UPDATE (11/30/2014): The suggestion above about fuzzing the digest cache file proved to be fruitful, and AFL discovered a bounds checking bug that has been fixed in this commit. The next release of fwknop (2.6.5) will contain this fix and will be made soon.
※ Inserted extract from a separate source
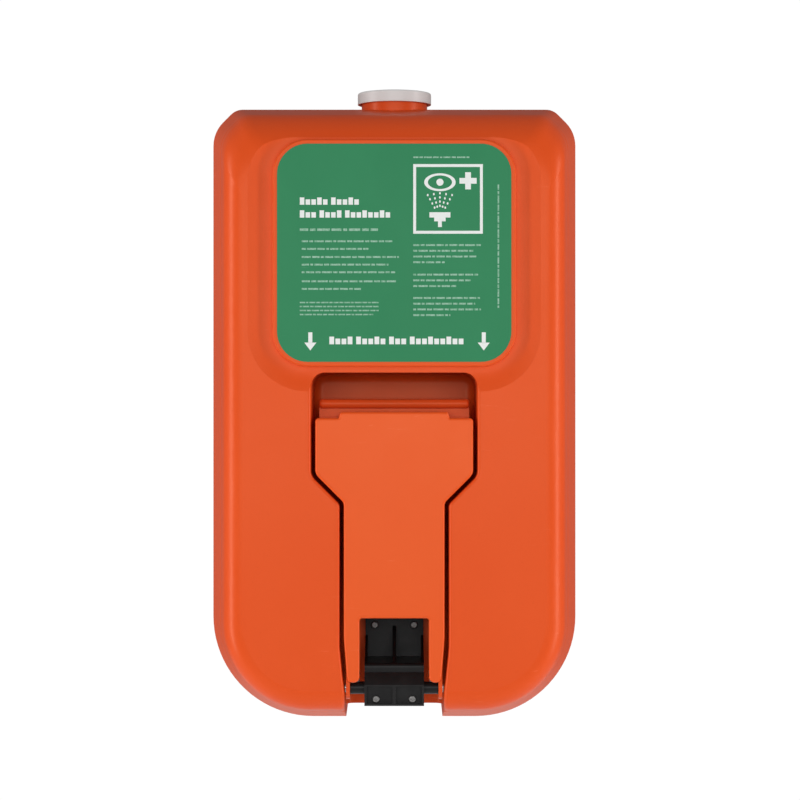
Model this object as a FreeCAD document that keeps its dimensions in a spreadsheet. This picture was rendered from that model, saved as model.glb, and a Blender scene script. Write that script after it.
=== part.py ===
"""Wall-hung, gravity-fed eyewash station with a pull-down arm.

A hollow moulded tank hangs on a steel wall bracket.  A T-shaped arm lies in a recess of the
tank's front; its rotor is the hinge axle and the valve at once, and two hoses inside the arm
feed two spray heads.  Lengths are in millimetres.  While the pieces are modelled, Z = 0 is the
tank's lowest point, Y = 0 the wall and the front faces -Y; each finished piece is then moved
down so that the origin is the centre of the wall bracket's bolt pattern.
"""
import FreeCAD, Part

import math
import os
import re

SIZES = {
    # tank
    "tank_width": 394,
    "tank_height": 660,
    "tank_depth": 250,
    "tank_wall": 4,
    "wall_gap": 12.5,
    "mount_height": 520,
    "parting_depth": 94,
    "front_draft": 12,
    "back_draft": 2,
    "back_round": 10,
    "edge_round": 18,
    "shoulder_round": 40,
    "base_corner": 109,
    "top_chamfer": 24.5,
    "chamfer_side_round": 36,
    "chamfer_top_round": 18,
    # label plateau
    "label_width": 246,
    "label_height": 229,
    "label_corner": 32,
    "label_base": 384,
    "label_thick": 0.5,
    "plateau_border": 5,
    "plateau_rise": 1,
    "cove_width": 27,
    "cove_depth": 5,
    # recess for the arm
    "head_width": 166,
    "stem_width": 106,
    "arm_gap": 4.3,
    "recess_top": 373,
    "recess_depth": 105,
    "base_arch": 13,
    "taper_top": 266,
    "foot_start": 84,
    "foot_taper": 5,
    "rim_round": 4,
    "floor_round": 10,
    # fill neck and cap
    "neck_place": 140,
    "neck_radius": 36,
    "neck_height": 17,
    "mouth_radius": 30,
    "cap_radius": 40.3,
    "cap_height": 12.4,
    "cap_wall": 3,
    "cap_round": 2,
    "vent_radius": 4,
    "vent_bore": 1.2,
    "gasket_thick": 1,
    # hinge and valve
    "hinge_height": 39.5,
    "hinge_setback": 22,
    "rotor_radius": 10,
    "stub_radius": 6.6,
    "pin_radius": 4,
    "valve_half": 12,
    "running_fit": 0.05,
    "seat_gap": 0.2,
    "bracket_width": 62.8,
    "bracket_base": 22,
    "bracket_height": 102,
    "plate_thick": 8,
    "block_rise": 43,
    "cap_depth": 16,
    "upper_screw_reach": 21.4,
    "upper_screw_height": 99,
    "lower_screw_reach": 19.3,
    "lower_screw_height": 28.5,
    "insert_radius": 4,
    "screw_radius": 2,
    "outlet_radius": 8,
    "outlet_bore": 5,
    "outlet_nut_across": 22,
    "outlet_nut_length": 6,
    "basket_radius": 12,
    "basket_wall": 1.2,
    "basket_length": 34,
    "slot_pitch": 5,
    "slot_height": 2.5,
    "insert_length": 12,
    "screw_head_rise": 2.6,
    "screw_head_round": 1.4,
    "screw_slot": 1,
    "gusset_top": 98,
    "gusset_thick": 3.6,
    "cheek_top": 88,
    "cheek_thick": 2.4,
    "block_round": 4,
    "pocket_depth": 5.5,
    "pocket_height": 18,
    # arm
    "arm_skin": 3.5,
    "arm_depth": 44,
    "arm_top": 331.5,
    "arm_tab_width": 113,
    "arm_shoulder": 6.5,
    "notch_width": 73,
    "notch_top": 114.5,
    "leg_end": 47,
    "lug_radius": 12,
    "lug_width": 4,
    "grip_height": 340,
    "grip_radius": 5,
    "arm_edge_round": 3,
    "boss_radius": 4.5,
    "arm_screw_radius": 1.6,
    # nozzles and hoses
    "nozzle_spacing": 104,
    "nozzle_height": 298,
    "head_radius": 23,
    "head_round": 2.5,
    "head_wall": 2.5,
    "head_cone": 12,
    "head_rim": 8,
    "spray_hole": 1.1,
    "nozzle_nut_across": 24,
    "barb_length": 12,
    "bend_radius": 60,
    "stem_radius": 8,
    "hose_radius": 4.4,
    "hose_bore": 3.2,
    "hose_reach": 41.3,
    # wall hanger
    "bracket_plate": 3,
    "hanger_width": 200,
    "hanger_height": 100,
    "bolt_spacing": 160,
    "bolt_rise": 60,
    "bolt_radius": 4,
    "hook_rise": 62,
    "cleat_screw_reach": 88,
    "cleat_screw_rise": 20,
    "cleat_screw_drop": 10,
    "bumper_reach": 110,
    "bumper_height": 106,
    "bumper_radius": 15,
}

doc = FreeCAD.newDocument("eyewash_station")
sheet = doc.addObject("Spreadsheet::Sheet", "Sizes")
for row, (alias, value) in enumerate(SIZES.items(), start=1):
    sheet.set(f"A{row}", alias)
    sheet.set(f"B{row}", str(value))
    sheet.setAlias(f"B{row}", alias)
doc.recompute()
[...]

Taking things to the next level, another powerful technique that would make an interesting side project would be to build a syntax-aware version of AFL that handles SPA packets and/or configuration files natively. The AFL documentation hints at this type of modification, and states that this could be done by altering the fuzz_one() routine in afl-fuzz.c. There is already a fuzzer written in python for the fwknop project that is syntax-aware of the SPA data format (see: spa_fuzzing.py), but the mutators within AFL are undoubtedly much better than in spa_fuzzing.py. Hence, modifying AFL directly would be an effective strategy.

Please feel free to open an issue against fwknop in github if you have a suggestion for enhanced integration with AFL. Most importantly, if you find a bug please let me know. Happy fuzzing!